Ahead of the tribute, Mac McAnally, a guitarist and longtime member of Buffett’s Coral Reefer band, spoke to Fox News Digital about the late singer-songwriter, even sharing some of his final words.
“I saw him 24 hours before he was gone,” McAnally said, “and he was smiling wider than his head and saying, ‘What a hell of a ride, keep it going, keep the party going,’ and it’s our intention to do that.”
“I didn’t know what to say,” he admitted of that final visit with Buffett, “and I didn’t know if I could talk without crying, but I picked up a guitar and played, and we told a couple of tour stories and laughed. And he made sure that I knew that he wanted nobody to be sad, and everybody to keep the joy that he started rolling, rolling.”
Leading up to his death, Buffett had been “fighting Merkel Cell Skin Cancer for four years,” according to an obituary shared on his website.
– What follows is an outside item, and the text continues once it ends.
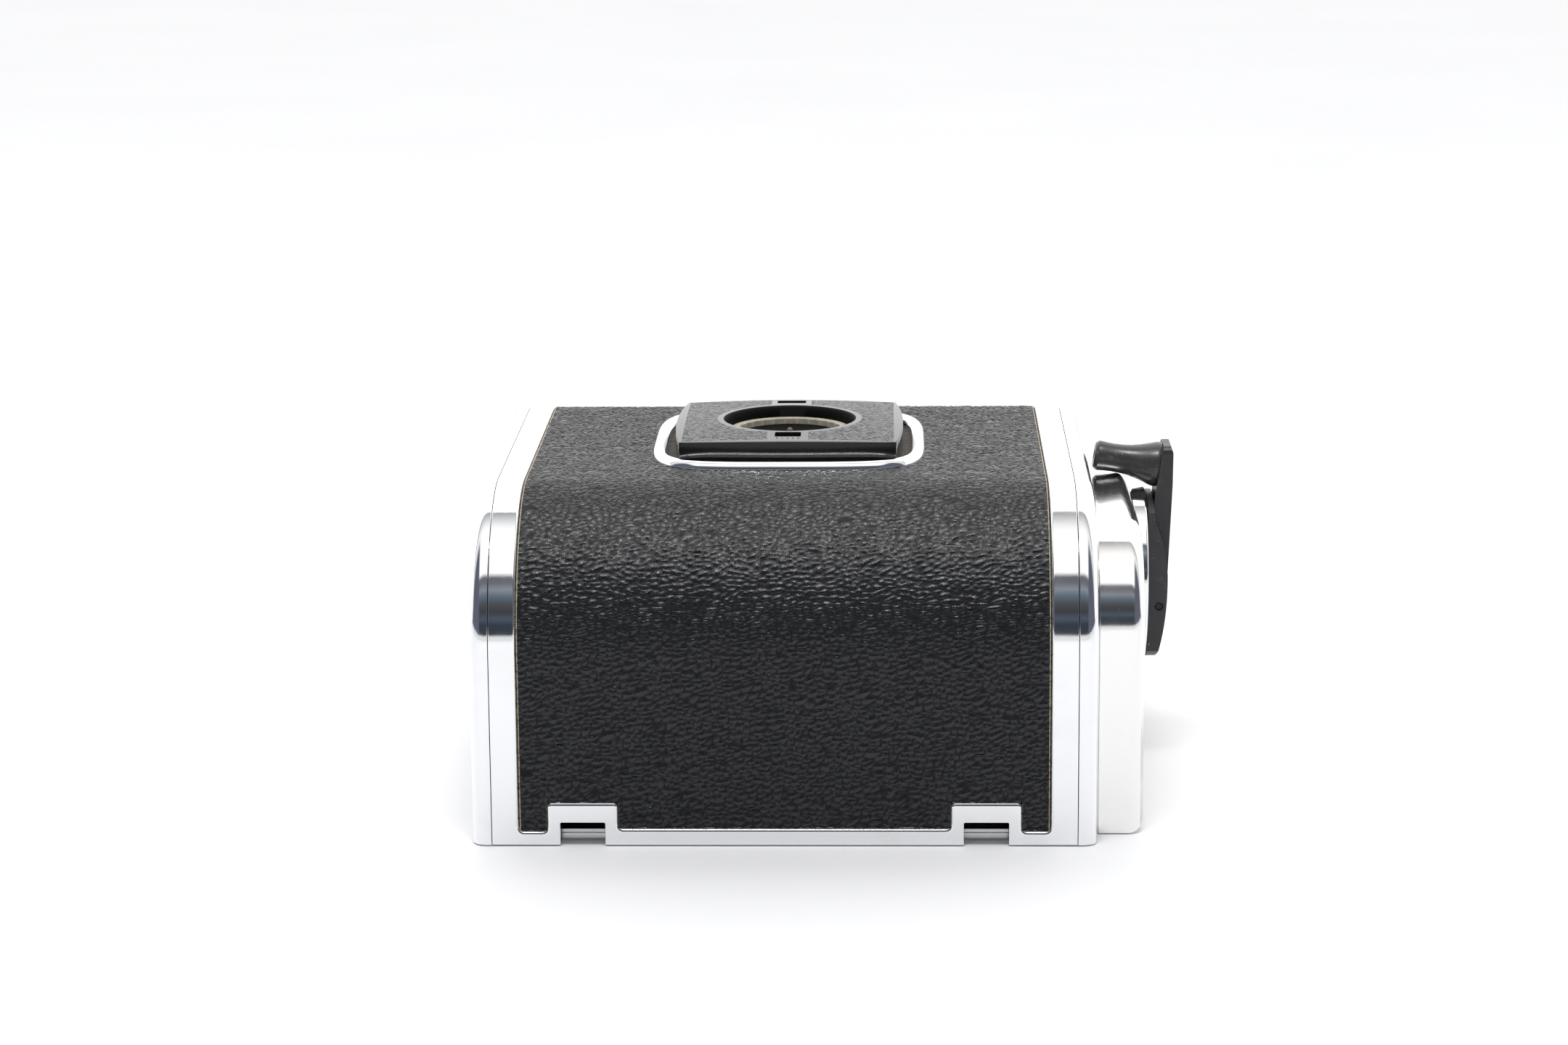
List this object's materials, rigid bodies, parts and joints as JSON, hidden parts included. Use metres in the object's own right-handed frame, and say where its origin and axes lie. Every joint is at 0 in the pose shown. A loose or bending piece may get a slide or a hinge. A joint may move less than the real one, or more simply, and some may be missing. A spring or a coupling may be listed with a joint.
{
  "type": "roll film magazine",
  "caption": "Detachable roll film magazine with folding winding crank, film-speed dial, hook slots, square film gate and a sliding film insert.",
  "frame": {"origin": "centre of the bounding box on the plane of the front (film-gate) face, on which the magazine lies", "axes": "+X towards the winding crank, +Y towards the upper end with the catch button, +Z towards the rear with the film-speed dial"},
  "size_m": [0.098, 0.091, 0.0503],
  "materials": {
    "chrome": "polished, lightly worn",
    "satin_metal": "satin",
    "steel": "brushed",
    "brass": "machined",
    "black_plastic": "black, slightly worn",
    "black_paint": "matt black",
    "leather": "pebbled black",
    "felt": "black pile",
    "ivory_paint": "matt ivory",
    "red_paint": "matt red",
    "clear_window": "clear"
  },
  "bodies": {
    "magazine": {"casing_shell": "chrome", "leatherette": "leather", "left_side_frame": "chrome", "right_side_cover": "chrome", "front_plate": "satin_metal", "film_gate": "black_paint", "front_screw_1": "steel", "front_screw_2": "steel", "front_screw_3": "steel", "front_screw_4": "steel", "light_trap_felt": "felt", "light_trap_spring": "brass", "dial_bezel": "chrome", "dial_plate": "black_plastic", "gear_housing": "chrome", "counter_window": "clear_window", "status_window": "clear_window", "crank_boss": "chrome", "catch_spring": "steel"},
    "speed_dial_body": {"speed_dial": "black_paint", "speed_scale_disc": "ivory_paint", "speed_dial_pin": "steel", "speed_dial_nut": "brass"},
    "counter_body": {"counter_disc": "ivory_paint", "counter_star_wheel": "brass"},
    "status_body": {"status_disc": "red_paint"},
    "takeup_drive": {"takeup_gear": "brass"},
    "idler": {"idler_gear": "brass"},
    "coupling": {"coupling_gear": "steel"},
    "crank": {"crank_shaft": "steel", "crank_gear": "brass", "crank_hub": "black_plastic", "crank_hub_screw": "steel", "crank_fold_pin": "steel"},
    "arm": {"crank_arm": "black_plastic", "knob_rivet": "steel"},
    "knob": {"crank_knob": "black_plastic"},
    "catch": {"catch_slide": "steel", "catch_button": "chrome"},
    "film_insert": {"insert_end_plate": "chrome", "insert_frame": "black_paint", "insert_screw_1": "steel", "insert_screw_2": "steel", "insert_screw_3": "steel", "insert_screw_4": "steel", "spool_pin_supply_left": "steel", "spool_pin_supply_right": "steel", "spool_pin_takeup_left": "steel", "pressure_spring": "steel"},
    "key": {"insert_key": "steel", "key_lock_bar": "steel"},
    "bow": {"key_bow": "chrome"},
    "spool": {"takeup_spool": "black_plastic"},
    "roller_lower": {"film_roller_lower": "steel"},
    "roller_upper": {"film_roller_upper": "steel"},
    "pressure": {"pressure_plate": "black_paint"}
  },
  "joints": [
    {"name": "crank_turn", "type": "hinge", "parent": "magazine", "child": "crank", "pos_m": [0.04065, 0.0045, 0.0263], "axis": [1, 0, 0], "range_deg": [0, 360]},
    {"name": "crank_fold", "type": "hinge", "parent": "crank", "child": "arm", "pos_m": [0.04695, 0.0045, 0.0227], "axis": [0, 1, 0], "range_deg": [0, 165]},
    {"name": "knob_spin", "type": "hinge", "parent": "arm", "child": "knob", "pos_m": [0.0467, 0.0045, 0.0424], "axis": [-0.988, 0, 0.1542], "continuous": true},
    {"name": "takeup_turn", "type": "hinge", "parent": "magazine", "child": "takeup_drive", "pos_m": [0.03765, 0.025, 0.0263], "axis": [1, 0, 0], "range_deg": [-345, 0]},
    {"name": "spool_turn", "type": "hinge", "parent": "film_insert", "child": "spool", "pos_m": [-0.00635, 0.025, 0.0263], "axis": [1, 0, 0], "range_deg": [-345, 0]},
    {"name": "idler_turn", "type": "hinge", "parent": "magazine", "child": "idler", "pos_m": [0.03765, 0.0045, 0.0113], "axis": [1, 0, 0], "range_deg": [-720, 0]},
    {"name": "coupling_turn", "type": "hinge", "parent": "magazine", "child": "coupling", "pos_m": [0.03765, 0.01211, 0.0065], "axis": [1, 0, 0], "range_deg": [0, 900]},
    {"name": "counter_turn", "type": "hinge", "parent": "magazine", "child": "counter_body", "pos_m": [0.04065, 0.031, 0.012], "axis": [1, 0, 0], "range_deg": [0, 30]},
    {"name": "status_turn", "type": "hinge", "parent": "magazine", "child": "status_body", "pos_m": [0.04065, -0.0235, 0.014], "axis": [1, 0, 0], "range_deg": [0, 90]},
    {"name": "speed_dial_turn", "type": "hinge", "parent": "magazine", "child": "speed_dial_body", "pos_m": [-0.00635, 0, 0.048], "axis": [0, 0, 1], "range_deg": [0, 300]},
    {"name": "insert_slide", "type": "slide", "parent": "magazine", "child": "film_insert", "axis": [-1, 0, 0], "range_m": [0, 0.095]},
    {"name": "key_turn", "type": "hinge", "parent": "film_insert", "child": "key", "pos_m": [-0.04735, 0, 0.024], "axis": [1, 0, 0], "range_deg": [0, 90]},
    {"name": "key_bow_fold", "type": "hinge", "parent": "key", "child": "bow", "pos_m": [-0.04818, 0, 0.024], "axis": [0, -1, 0], "range_deg": [0, 90]},
    {"name": "roller_lower_spin", "type": "hinge", "parent": "film_insert", "child": "roller_lower", "pos_m": [-0.00635, -0.0349, 0.0102], "axis": [1, 0, 0], "continuous": true},
    {"name": "roller_upper_spin", "type": "hinge", "parent": "film_insert", "child": "roller_upper", "pos_m": [-0.00635, 0.0349, 0.0102], "axis": [1, 0, 0], "continuous": true},
    {"name": "pressure_travel", "type": "slide", "parent": "film_insert", "child": "pressure", "axis": [0, 0, -1], "range_m": [0, 0.0004], "stiffness_N_per_m": 1500},
    {"name": "catch_travel", "type": "slide", "parent": "magazine", "child": "catch", "axis": [1, 0, 0], "range_m": [0, 0.005], "stiffness_N_per_m": 300}
  ],
  "couplings": [
    {"joint": "crank_fold", "follows": "crank_turn", "ratio": 0.45833},
    {"joint": "takeup_turn", "follows": "crank_turn", "ratio": -0.95238},
    {"joint": "spool_turn", "follows": "crank_turn", "ratio": -0.95238},
    {"joint": "idler_turn", "follows": "crank_turn", "ratio": -2},
    {"joint": "coupling_turn", "follows": "crank_turn", "ratio": 2.5},
    {"joint": "counter_turn", "follows": "crank_turn", "ratio": 0.079365}
  ]
}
He’d had to cancel numerous concerts due to his health, but “continued to perform during treatment, playing his last show, a surprise appearance in Rhode Island, in early July,” the obituary read.
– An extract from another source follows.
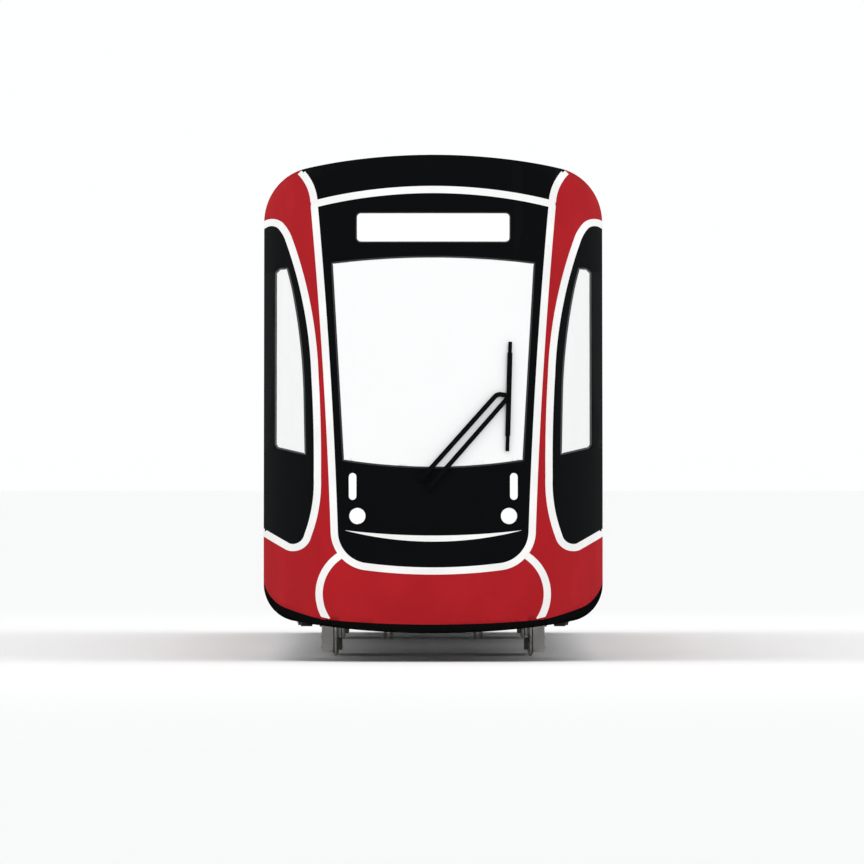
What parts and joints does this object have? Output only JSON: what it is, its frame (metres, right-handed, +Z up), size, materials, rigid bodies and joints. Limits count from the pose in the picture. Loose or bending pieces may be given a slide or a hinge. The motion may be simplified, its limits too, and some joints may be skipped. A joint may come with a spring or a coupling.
{
  "type": "articulated tram",
  "caption": "Low-floor articulated tram with two cabs, a carried middle section, yawing bogies, turning wheelsets, bellows gangways and a folding roof current collector.",
  "frame": {"origin": "centre of the tram's bounding box at the tips of the wheel flanges", "axes": "+Y from the front cab to the rear cab, +Z up, +X to the right of someone who faces the front cab"},
  "size_m": [2.4, 22.4, 3.5598],
  "materials": {
    "apron_black": "black flexible moulding",
    "band_black": "gloss black paint",
    "bellows_grey": "coated fabric",
    "bogie_grey": "dark grey paint",
    "cab_lining": "matt grey lining",
    "door_black": "gloss black paint",
    "equipment_grey": "light grey paint",
    "floor_cover": "grey floor covering",
    "front_glass": "laminated glass",
    "grab_steel": "brushed stainless steel",
    "lamp_lens": "clear lens",
    "livery_red": "gloss red paint",
    "mask_black": "gloss black paint",
    "pantograph_grey": "grey paint",
    "seat_fabric": "woven seat cover",
    "side_glass": "pale toughened glass",
    "sign_white": "blank white panel",
    "wheel_steel": "machined steel",
    "wiper_black": "black satin"
  },
  "bodies": {
    "centre_car": {"centre_body_panels": "livery_red", "centre_body_shell": "band_black", "centre_doors": "door_black", "centre_floor": "floor_cover", "centre_grab_rails": "grab_steel", "centre_roof_equipment": "equipment_grey", "centre_seats": "seat_fabric", "centre_windows": "side_glass", "front_bellows": "bellows_grey", "rear_bellows": "bellows_grey", "pantograph_base": "pantograph_grey"},
    "front_car": {"front_body_panels": "livery_red", "front_body_shell": "band_black", "front_cab_frame": "cab_lining", "front_cab_mask": "mask_black", "front_cab_panels": "livery_red", "front_cab_side_frames": "mask_black", "front_destination_sign": "sign_white", "front_doors": "door_black", "front_driver_seat": "seat_fabric", "front_floor": "floor_cover", "front_grab_rails": "grab_steel", "front_lamps": "lamp_lens", "front_lower_apron": "apron_black", "front_roof_cowl": "mask_black", "front_roof_equipment": "equipment_grey", "front_seats": "seat_fabric", "front_windows": "side_glass", "front_windscreen": "front_glass", "front_wiper": "wiper_black"},
    "rear_car": {"rear_body_panels": "livery_red", "rear_body_shell": "band_black", "rear_cab_frame": "cab_lining", "rear_cab_mask": "mask_black", "rear_cab_panels": "livery_red", "rear_cab_side_frames": "mask_black", "rear_destination_sign": "sign_white", "rear_doors": "door_black", "rear_driver_seat": "seat_fabric", "rear_floor": "floor_cover", "rear_grab_rails": "grab_steel", "rear_lamps": "lamp_lens", "rear_lower_apron": "apron_black", "rear_roof_cowl": "mask_black", "rear_roof_equipment": "equipment_grey", "rear_seats": "seat_fabric", "rear_windows": "side_glass", "rear_windscreen": "front_glass", "rear_wiper": "wiper_black"},
    "front_bogie": {"front_bogie_frame": "bogie_grey"},
    "rear_bogie": {"rear_bogie_frame": "bogie_grey"},
    "front_leading_axle": {"front_leading_wheelset": "wheel_steel"},
    "front_trailing_axle": {"front_trailing_wheelset": "wheel_steel"},
    "rear_leading_axle": {"rear_leading_wheelset": "wheel_steel"},
    "rear_trailing_axle": {"rear_trailing_wheelset": "wheel_steel"},
    "pantograph_lower": {"pantograph_lower_arm": "pantograph_grey"},
    "pantograph_upper": {"pantograph_upper_arm": "pantograph_grey"},
    "pantograph_collector": {"pantograph_head": "pantograph_grey"}
  },
  "joints": [
    {"name": "front_articulation", "type": "hinge", "parent": "centre_car", "child": "front_car", "pos_m": [0, -3.3, 0.36], "axis": [0, 0, 1], "range_deg": [-18, 18], "deforming": ["front_bellows"]},
    {"name": "rear_articulation", "type": "hinge", "parent": "centre_car", "child": "rear_car", "pos_m": [0, 3.3, 0.36], "axis": [0, 0, 1], "range_deg": [-18, 18], "deforming": ["rear_bellows"]},
    {"name": "front_bogie_yaw", "type": "hinge", "parent": "front_car", "child": "front_bogie", "pos_m": [0, -6.3, 0.4], "axis": [0, 0, 1], "range_deg": [-4, 4]},
    {"name": "rear_bogie_yaw", "type": "hinge", "parent": "rear_car", "child": "rear_bogie", "pos_m": [0, 6.3, 0.4], "axis": [0, 0, 1], "range_deg": [-4, 4]},
    {"name": "front_leading_wheels_spin", "type": "hinge", "parent": "front_bogie", "child": "front_leading_axle", "pos_m": [0, -7.225, 0.32], "axis": [1, 0, 0], "continuous": true},
    {"name": "front_trailing_wheels_spin", "type": "hinge", "parent": "front_bogie", "child": "front_trailing_axle", "pos_m": [0, -5.375, 0.32], "axis": [1, 0, 0], "continuous": true},
    {"name": "rear_leading_wheels_spin", "type": "hinge", "parent": "rear_bogie", "child": "rear_leading_axle", "pos_m": [0, 7.225, 0.32], "axis": [1, 0, 0], "continuous": true},
    {"name": "rear_trailing_wheels_spin", "type": "hinge", "parent": "rear_bogie", "child": "rear_trailing_axle", "pos_m": [0, 5.375, 0.32], "axis": [1, 0, 0], "continuous": true},
    {"name": "pantograph_raise", "type": "hinge", "parent": "centre_car", "child": "pantograph_lower", "pos_m": [0, 0.6, 3.03], "axis": [-1, 0, 0], "range_deg": [0, 48]},
    {"name": "pantograph_knee", "type": "hinge", "parent": "pantograph_lower", "child": "pantograph_upper", "pos_m": [0, -0.59543, 3.13459], "axis": [-1, 0, 0], "range_deg": [-96, 0]},
    {"name": "pantograph_collector_tilt", "type": "hinge", "parent": "pantograph_upper", "child": "pantograph_collector", "pos_m": [0, 0.6, 3.23917], "axis": [-1, 0, 0], "range_deg": [0, 48]}
  ],
  "couplings": [
    {"joint": "pantograph_knee", "follows": "pantograph_raise", "ratio": -2},
    {"joint": "pantograph_collector_tilt", "follows": "pantograph_raise", "ratio": 1}
  ]
}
After decades in the music business, his death had a major impact on countless fans, as well as fellow performers.
McAnally, along with Kenny Chesney, Alan Jackson and Zac Brown Band, performed a medley of Buffett’s songs at the CMA Awards on Wednesday that included “Margaritaville” and “It’s Five O’Clock Somewhere.”
“Every connection I’ve ever had with Jimmy means something to me, because I wouldn’t be here without him,” the guitarist told Fox News Digital.
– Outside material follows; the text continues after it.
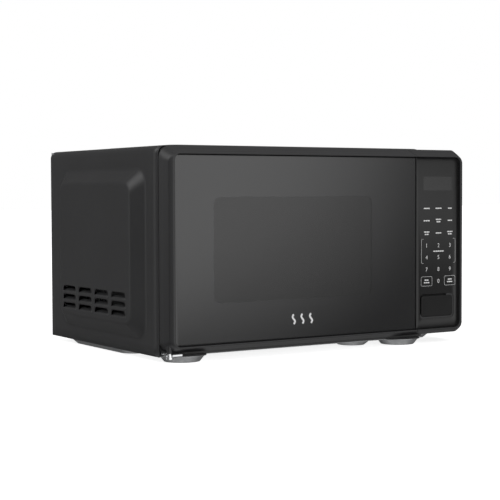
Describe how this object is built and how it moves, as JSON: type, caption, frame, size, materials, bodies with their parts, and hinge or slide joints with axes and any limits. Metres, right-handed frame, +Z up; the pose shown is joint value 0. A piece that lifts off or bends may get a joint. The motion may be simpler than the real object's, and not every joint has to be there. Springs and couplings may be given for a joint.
{
  "type": "microwave oven",
  "caption": "Compact countertop microwave oven with a left-hinged glass door, push-button door release, membrane keypad and a glass turntable.",
  "frame": {"origin": "middle of the footprint on the table", "axes": "+X to the right of someone facing the door, +Y to the rear, +Z up"},
  "size_m": [0.4648, 0.316, 0.2492],
  "materials": {
    "cabinet_paint": "fine-textured matt black paint",
    "rear_sheet": "zinc-coated sheet",
    "bare_steel": "zinc-coated sheet, bare",
    "front_enamel": "light grey powder paint",
    "black_moulding": "satin moulding",
    "front_glass": "smoked float glass",
    "printed_sheet": "satin printed sheet",
    "membrane_foil": "plain",
    "display_block": "smoked window",
    "circuit_board": "solder mask",
    "screen_steel": "black painted steel",
    "clear_film": "clear",
    "white_nylon": "natural nylon",
    "switch_case": "plain",
    "switch_plunger": "plain",
    "zinc_steel": "zinc plated",
    "screw_steel": "bright zinc",
    "black_rubber": "moulded",
    "tray_glass": "clear toughened glass",
    "mica": "pressed mica sheet",
    "magnetron_case": "plain",
    "transformer_core": "varnished",
    "capacitor_can": "drawn can",
    "black_case": "plain",
    "fan_plastic": "plain",
    "lamp_glass": "clear bulb",
    "lamp_ceramic": "glazed"
  },
  "bodies": {
    "chassis": {"outer_cabinet": "cabinet_paint", "rear_panel": "rear_sheet", "base_plate": "bare_steel", "front_plate": "front_enamel", "oven_cavity": "front_enamel", "control_panel_frame": "black_moulding", "control_overlay": "printed_sheet", "key_membrane": "membrane_foil", "display_module": "display_block", "control_board": "circuit_board", "filter_board": "circuit_board", "latch_board": "white_nylon", "fan_shroud": "white_nylon", "primary_switch": "switch_case", "monitor_switch": "switch_case", "secondary_switch": "switch_case", "upper_hinge_arm": "zinc_steel", "lower_hinge_arm": "zinc_steel", "upper_hinge_pin": "zinc_steel", "lower_hinge_pin": "zinc_steel", "capacitor_clamp": "zinc_steel", "waveguide": "zinc_steel", "button_spring": "zinc_steel", "cabinet_screws": "screw_steel", "cord_gland": "black_rubber", "mica_cover": "mica", "magnetron": "magnetron_case", "hv_transformer": "transformer_core", "hv_capacitor": "capacitor_can", "hv_diode": "black_case", "fan_motor": "black_case", "air_duct": "black_case", "thermal_cutouts": "black_case", "turntable_motor": "black_case", "cavity_lamp": "lamp_glass", "lamp_holder": "lamp_ceramic"},
    "door": {"door_frame": "black_moulding", "door_glass": "front_glass", "door_choke": "screen_steel", "choke_cover": "black_moulding", "inner_film": "clear_film", "latch_spring": "zinc_steel"},
    "latch_hook": {"latch_hook": "white_nylon"},
    "release_button": {"release_button": "black_moulding"},
    "release_lever": {"release_lever": "white_nylon"},
    "primary_plunger": {"primary_plunger": "switch_plunger"},
    "monitor_plunger": {"monitor_plunger": "switch_plunger"},
    "secondary_plunger": {"secondary_plunger": "switch_plunger"},
    "turntable_coupler": {"turntable_coupler": "white_nylon"},
    "glass_turntable": {"glass_turntable": "tray_glass"},
    "roller_ring": {"roller_ring": "white_nylon"},
    "roller_wheel_1": {"roller_wheel_1": "white_nylon"},
    "roller_wheel_2": {"roller_wheel_2": "white_nylon"},
    "roller_wheel_3": {"roller_wheel_3": "white_nylon"},
    "fan_blade": {"fan_blade": "fan_plastic"}
  },
  "joints": [
    {"name": "door_hinge", "type": "hinge", "parent": "chassis", "child": "door", "pos_m": [-0.213, -0.149, 0.12], "axis": [0, 0, -1], "range_deg": [0, 105]},
    {"name": "latch_hook_lift", "type": "slide", "parent": "door", "child": "latch_hook", "axis": [0, 0, 1], "range_m": [0, 0.0038], "stiffness_N_per_m": 150, "springref_m": -0.004, "deforming": ["latch_spring"]},
    {"name": "release_button_press", "type": "slide", "parent": "chassis", "child": "release_button", "axis": [0, 1, 0], "range_m": [0, 0.005], "stiffness_N_per_m": 350, "springref_m": -0.004, "deforming": ["button_spring"]},
    {"name": "release_lever_turn", "type": "hinge", "parent": "chassis", "child": "release_lever", "pos_m": [0.14, -0.131, 0.057], "axis": [1, 0, 0], "range_deg": [0, 25.3]},
    {"name": "turntable_spin", "type": "hinge", "parent": "chassis", "child": "turntable_coupler", "pos_m": [-0.043, -0.001, 0.03], "axis": [0, 0, 1], "continuous": true},
    {"name": "turntable_lift", "type": "slide", "parent": "turntable_coupler", "child": "glass_turntable", "axis": [0, 0, 1], "range_m": [0, 0.03]},
    {"name": "roller_ring_spin", "type": "hinge", "parent": "chassis", "child": "roller_ring", "pos_m": [-0.043, -0.001, 0.0398], "axis": [0, 0, 1], "continuous": true},
    {"name": "roller_wheel_1_spin", "type": "hinge", "parent": "roller_ring", "child": "roller_wheel_1", "pos_m": [0.04144, 0.04775, 0.0398], "axis": [0.866, 0.5, 0], "continuous": true},
    {"name": "roller_wheel_2_spin", "type": "hinge", "parent": "roller_ring", "child": "roller_wheel_2", "pos_m": [-0.12744, 0.04775, 0.0398], "axis": [-0.866, 0.5, 0], "continuous": true},
    {"name": "roller_wheel_3_spin", "type": "hinge", "parent": "roller_ring", "child": "roller_wheel_3", "pos_m": [-0.043, -0.0985, 0.0398], "axis": [0, -1, 0], "continuous": true},
    {"name": "fan_spin", "type": "hinge", "parent": "chassis", "child": "fan_blade", "pos_m": [0.165, 0.127, 0.15], "axis": [0, 1, 0], "continuous": true},
    {"name": "primary_plunger_press", "type": "slide", "parent": "chassis", "child": "primary_plunger", "axis": [0, 1, 0], "range_m": [0, 0.001], "stiffness_N_per_m": 300, "springref_m": -0.001},
    {"name": "monitor_plunger_press", "type": "slide", "parent": "chassis", "child": "monitor_plunger", "axis": [0, 1, 0], "range_m": [0, 0.001], "stiffness_N_per_m": 300, "springref_m": -0.001},
    {"name": "secondary_plunger_press", "type": "slide", "parent": "chassis", "child": "secondary_plunger", "axis": [0, 1, 0], "range_m": [0, 0.001], "stiffness_N_per_m": 300, "springref_m": -0.001}
  ],
  "couplings": [
    {"joint": "release_lever_turn", "follows": "release_button_press", "rad_per_m": 88},
    {"joint": "latch_hook_lift", "follows": "release_button_press", "ratio": 0.76},
    {"joint": "roller_ring_spin", "follows": "turntable_spin", "ratio": 0.5},
    {"joint": "roller_wheel_1_spin", "follows": "turntable_spin", "ratio": -6.5},
    {"joint": "roller_wheel_2_spin", "follows": "turntable_spin", "ratio": -6.5},
    {"joint": "roller_wheel_3_spin", "follows": "turntable_spin", "ratio": -6.5}
  ]
}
“But this particular night, when we just put out his last album, which he worked so hard on and put so much joy and labor into… I’m in this tribute with a bunch of people that he loved so much and that — everyone loves Jimmy — but he loved everyone that’s involved in this tribute tonight personally.”
He continued, “It means the world. So we’re going to be sending his music out as far as we can send it, and he’s going to be smiling at us, and we know that.”
Buffett was known for how intensely he enjoyed life and how much he promoted the idea that others do the same, and McAnally said that that sort of positivity was reflected in how Buffett wanted his fans to think of him after he passed away.
“He didn’t want anybody to be sad,” he said, “although you can’t help losing somebody that you look up to to that level, but he didn’t want anybody to be sad… we’re not going to be sad tonight.”
“We’re gonna send some love out with some Jimmy Buffett music, put our hearts up against the microphone and it’s gonna work, I got a feeling,” said McAnally.
When asked what he wanted people to remember most about Buffett, McAnally said, “He was just a big rolling ball of goodwill, and it didn’t matter what level you saw him on. If you met him at the grocery store, you would think the same thing as if you saw him onstage for all these years.
“He was really the character that everybody thought he was… he was smiling at everybody he crossed paths with, every day of his life, including the last one.”